- **Stated task**:
Will you give the material below again, every line exactly as it is?

- **Data lines**:
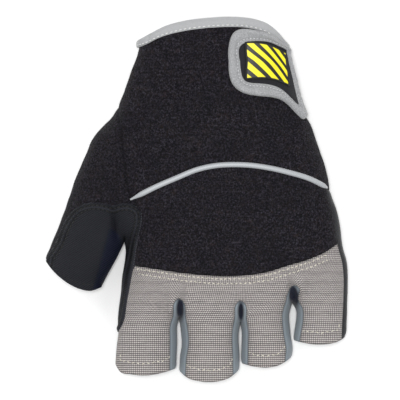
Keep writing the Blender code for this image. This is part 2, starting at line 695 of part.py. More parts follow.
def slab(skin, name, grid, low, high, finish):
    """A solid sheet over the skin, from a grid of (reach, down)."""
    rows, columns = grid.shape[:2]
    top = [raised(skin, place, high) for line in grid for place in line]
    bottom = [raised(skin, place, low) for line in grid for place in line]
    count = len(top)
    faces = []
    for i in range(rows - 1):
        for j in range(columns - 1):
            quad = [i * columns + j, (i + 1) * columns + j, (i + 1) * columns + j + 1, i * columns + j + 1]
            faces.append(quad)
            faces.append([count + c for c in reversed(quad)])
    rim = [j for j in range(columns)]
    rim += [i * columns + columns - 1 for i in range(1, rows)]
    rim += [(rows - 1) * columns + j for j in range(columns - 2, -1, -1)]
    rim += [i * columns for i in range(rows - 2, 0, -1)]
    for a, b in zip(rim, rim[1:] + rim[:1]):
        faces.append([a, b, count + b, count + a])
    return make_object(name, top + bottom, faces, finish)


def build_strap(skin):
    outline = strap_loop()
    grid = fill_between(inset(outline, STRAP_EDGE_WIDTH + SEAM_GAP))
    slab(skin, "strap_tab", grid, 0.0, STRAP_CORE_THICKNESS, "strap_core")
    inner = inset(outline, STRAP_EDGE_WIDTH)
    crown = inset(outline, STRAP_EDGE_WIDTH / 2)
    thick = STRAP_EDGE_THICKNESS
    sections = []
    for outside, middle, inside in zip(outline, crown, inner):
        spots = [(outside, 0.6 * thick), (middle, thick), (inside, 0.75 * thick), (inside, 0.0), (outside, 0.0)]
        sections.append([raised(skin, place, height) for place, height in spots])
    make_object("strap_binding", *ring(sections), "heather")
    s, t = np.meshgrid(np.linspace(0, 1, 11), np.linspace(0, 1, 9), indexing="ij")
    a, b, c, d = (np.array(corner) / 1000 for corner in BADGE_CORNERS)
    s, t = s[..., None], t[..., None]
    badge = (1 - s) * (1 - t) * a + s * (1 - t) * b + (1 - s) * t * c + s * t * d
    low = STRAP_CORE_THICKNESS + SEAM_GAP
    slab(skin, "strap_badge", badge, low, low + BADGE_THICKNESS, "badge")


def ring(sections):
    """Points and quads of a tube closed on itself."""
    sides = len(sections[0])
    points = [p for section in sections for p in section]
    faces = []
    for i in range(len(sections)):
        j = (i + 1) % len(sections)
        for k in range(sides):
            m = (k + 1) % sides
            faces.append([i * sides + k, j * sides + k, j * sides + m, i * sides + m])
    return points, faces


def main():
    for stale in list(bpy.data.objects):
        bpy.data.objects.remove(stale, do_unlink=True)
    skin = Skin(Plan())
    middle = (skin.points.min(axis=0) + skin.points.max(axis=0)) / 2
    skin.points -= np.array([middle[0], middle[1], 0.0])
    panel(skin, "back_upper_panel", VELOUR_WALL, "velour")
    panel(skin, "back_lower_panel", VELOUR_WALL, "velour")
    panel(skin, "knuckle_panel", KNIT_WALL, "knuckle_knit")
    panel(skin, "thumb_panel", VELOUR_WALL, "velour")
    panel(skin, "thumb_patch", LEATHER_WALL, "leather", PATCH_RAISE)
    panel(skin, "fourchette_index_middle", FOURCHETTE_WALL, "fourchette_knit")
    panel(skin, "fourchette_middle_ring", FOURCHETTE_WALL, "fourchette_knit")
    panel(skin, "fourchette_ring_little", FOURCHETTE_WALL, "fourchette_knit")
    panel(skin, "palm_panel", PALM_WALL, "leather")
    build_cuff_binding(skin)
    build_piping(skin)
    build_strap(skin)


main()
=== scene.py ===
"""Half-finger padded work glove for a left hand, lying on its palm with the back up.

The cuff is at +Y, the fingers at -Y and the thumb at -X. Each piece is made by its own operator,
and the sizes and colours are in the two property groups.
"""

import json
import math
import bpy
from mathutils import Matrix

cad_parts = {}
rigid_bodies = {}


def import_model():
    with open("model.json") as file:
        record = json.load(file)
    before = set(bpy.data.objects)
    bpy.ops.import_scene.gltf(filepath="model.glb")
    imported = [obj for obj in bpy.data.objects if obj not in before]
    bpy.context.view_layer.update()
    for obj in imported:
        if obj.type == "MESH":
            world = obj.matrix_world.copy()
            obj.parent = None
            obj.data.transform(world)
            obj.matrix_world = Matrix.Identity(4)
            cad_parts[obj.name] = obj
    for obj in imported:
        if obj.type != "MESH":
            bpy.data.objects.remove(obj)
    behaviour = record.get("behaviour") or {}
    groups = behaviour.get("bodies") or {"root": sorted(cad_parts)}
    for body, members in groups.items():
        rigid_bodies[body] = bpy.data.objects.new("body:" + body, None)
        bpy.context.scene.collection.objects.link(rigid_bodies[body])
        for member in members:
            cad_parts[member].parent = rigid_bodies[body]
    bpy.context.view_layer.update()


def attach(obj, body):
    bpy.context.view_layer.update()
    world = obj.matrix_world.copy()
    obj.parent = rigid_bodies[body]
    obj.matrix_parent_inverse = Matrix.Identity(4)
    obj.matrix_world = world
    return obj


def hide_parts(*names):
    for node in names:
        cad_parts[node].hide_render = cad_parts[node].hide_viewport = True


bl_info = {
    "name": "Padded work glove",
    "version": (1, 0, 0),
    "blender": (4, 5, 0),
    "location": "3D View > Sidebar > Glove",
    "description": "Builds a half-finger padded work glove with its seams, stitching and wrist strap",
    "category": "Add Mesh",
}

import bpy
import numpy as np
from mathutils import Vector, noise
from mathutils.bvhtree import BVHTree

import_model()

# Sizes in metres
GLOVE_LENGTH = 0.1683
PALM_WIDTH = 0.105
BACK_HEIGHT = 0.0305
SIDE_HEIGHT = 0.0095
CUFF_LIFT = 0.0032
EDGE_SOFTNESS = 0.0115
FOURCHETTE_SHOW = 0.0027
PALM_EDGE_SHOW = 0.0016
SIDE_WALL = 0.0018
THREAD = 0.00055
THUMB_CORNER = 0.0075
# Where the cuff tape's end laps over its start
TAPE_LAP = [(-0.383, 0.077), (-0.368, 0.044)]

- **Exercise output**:
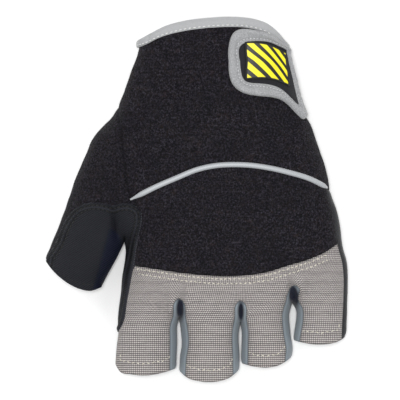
Keep writing the Blender code for this image. This is part 2, starting at line 695 of part.py. More parts follow.
def slab(skin, name, grid, low, high, finish):
    """A solid sheet over the skin, from a grid of (reach, down)."""
    rows, columns = grid.shape[:2]
    top = [raised(skin, place, high) for line in grid for place in line]
    bottom = [raised(skin, place, low) for line in grid for place in line]
    count = len(top)
    faces = []
    for i in range(rows - 1):
        for j in range(columns - 1):
            quad = [i * columns + j, (i + 1) * columns + j, (i + 1) * columns + j + 1, i * columns + j + 1]
            faces.append(quad)
            faces.append([count + c for c in reversed(quad)])
    rim = [j for j in range(columns)]
    rim += [i * columns + columns - 1 for i in range(1, rows)]
    rim += [(rows - 1) * columns + j for j in range(columns - 2, -1, -1)]
    rim += [i * columns for i in range(rows - 2, 0, -1)]
    for a, b in zip(rim, rim[1:] + rim[:1]):
        faces.append([a, b, count + b, count + a])
    return make_object(name, top + bottom, faces, finish)


def build_strap(skin):
    outline = strap_loop()
    grid = fill_between(inset(outline, STRAP_EDGE_WIDTH + SEAM_GAP))
    slab(skin, "strap_tab", grid, 0.0, STRAP_CORE_THICKNESS, "strap_core")
    inner = inset(outline, STRAP_EDGE_WIDTH)
    crown = inset(outline, STRAP_EDGE_WIDTH / 2)
    thick = STRAP_EDGE_THICKNESS
    sections = []
    for outside, middle, inside in zip(outline, crown, inner):
        spots = [(outside, 0.6 * thick), (middle, thick), (inside, 0.75 * thick), (inside, 0.0), (outside, 0.0)]
        sections.append([raised(skin, place, height) for place, height in spots])
    make_object("strap_binding", *ring(sections), "heather")
    s, t = np.meshgrid(np.linspace(0, 1, 11), np.linspace(0, 1, 9), indexing="ij")
    a, b, c, d = (np.array(corner) / 1000 for corner in BADGE_CORNERS)
    s, t = s[..., None], t[..., None]
    badge = (1 - s) * (1 - t) * a + s * (1 - t) * b + (1 - s) * t * c + s * t * d
    low = STRAP_CORE_THICKNESS + SEAM_GAP
    slab(skin, "strap_badge", badge, low, low + BADGE_THICKNESS, "badge")


def ring(sections):
    """Points and quads of a tube closed on itself."""
    sides = len(sections[0])
    points = [p for section in sections for p in section]
    faces = []
    for i in range(len(sections)):
        j = (i + 1) % len(sections)
        for k in range(sides):
            m = (k + 1) % sides
            faces.append([i * sides + k, j * sides + k, j * sides + m, i * sides + m])
    return points, faces


def main():
    for stale in list(bpy.data.objects):
        bpy.data.objects.remove(stale, do_unlink=True)
    skin = Skin(Plan())
    middle = (skin.points.min(axis=0) + skin.points.max(axis=0)) / 2
    skin.points -= np.array([middle[0], middle[1], 0.0])
    panel(skin, "back_upper_panel", VELOUR_WALL, "velour")
    panel(skin, "back_lower_panel", VELOUR_WALL, "velour")
    panel(skin, "knuckle_panel", KNIT_WALL, "knuckle_knit")
    panel(skin, "thumb_panel", VELOUR_WALL, "velour")
    panel(skin, "thumb_patch", LEATHER_WALL, "leather", PATCH_RAISE)
    panel(skin, "fourchette_index_middle", FOURCHETTE_WALL, "fourchette_knit")
    panel(skin, "fourchette_middle_ring", FOURCHETTE_WALL, "fourchette_knit")
    panel(skin, "fourchette_ring_little", FOURCHETTE_WALL, "fourchette_knit")
    panel(skin, "palm_panel", PALM_WALL, "leather")
    build_cuff_binding(skin)
    build_piping(skin)
    build_strap(skin)


main()
=== scene.py ===
"""Half-finger padded work glove for a left hand, lying on its palm with the back up.

The cuff is at +Y, the fingers at -Y and the thumb at -X. Each piece is made by its own operator,
and the sizes and colours are in the two property groups.
"""

import json
import math
import bpy
from mathutils import Matrix

cad_parts = {}
rigid_bodies = {}


def import_model():
    with open("model.json") as file:
        record = json.load(file)
    before = set(bpy.data.objects)
    bpy.ops.import_scene.gltf(filepath="model.glb")
    imported = [obj for obj in bpy.data.objects if obj not in before]
    bpy.context.view_layer.update()
    for obj in imported:
        if obj.type == "MESH":
            world = obj.matrix_world.copy()
            obj.parent = None
            obj.data.transform(world)
            obj.matrix_world = Matrix.Identity(4)
            cad_parts[obj.name] = obj
    for obj in imported:
        if obj.type != "MESH":
            bpy.data.objects.remove(obj)
    behaviour = record.get("behaviour") or {}
    groups = behaviour.get("bodies") or {"root": sorted(cad_parts)}
    for body, members in groups.items():
        rigid_bodies[body] = bpy.data.objects.new("body:" + body, None)
        bpy.context.scene.collection.objects.link(rigid_bodies[body])
        for member in members:
            cad_parts[member].parent = rigid_bodies[body]
    bpy.context.view_layer.update()


def attach(obj, body):
    bpy.context.view_layer.update()
    world = obj.matrix_world.copy()
    obj.parent = rigid_bodies[body]
    obj.matrix_parent_inverse = Matrix.Identity(4)
    obj.matrix_world = world
    return obj


def hide_parts(*names):
    for node in names:
        cad_parts[node].hide_render = cad_parts[node].hide_viewport = True


bl_info = {
    "name": "Padded work glove",
    "version": (1, 0, 0),
    "blender": (4, 5, 0),
    "location": "3D View > Sidebar > Glove",
    "description": "Builds a half-finger padded work glove with its seams, stitching and wrist strap",
    "category": "Add Mesh",
}

import bpy
import numpy as np
from mathutils import Vector, noise
from mathutils.bvhtree import BVHTree

import_model()

# Sizes in metres
GLOVE_LENGTH = 0.1683
PALM_WIDTH = 0.105
BACK_HEIGHT = 0.0305
SIDE_HEIGHT = 0.0095
CUFF_LIFT = 0.0032
EDGE_SOFTNESS = 0.0115
FOURCHETTE_SHOW = 0.0027
PALM_EDGE_SHOW = 0.0016
SIDE_WALL = 0.0018
THREAD = 0.00055
THUMB_CORNER = 0.0075
# Where the cuff tape's end laps over its start
TAPE_LAP = [(-0.383, 0.077), (-0.368, 0.044)]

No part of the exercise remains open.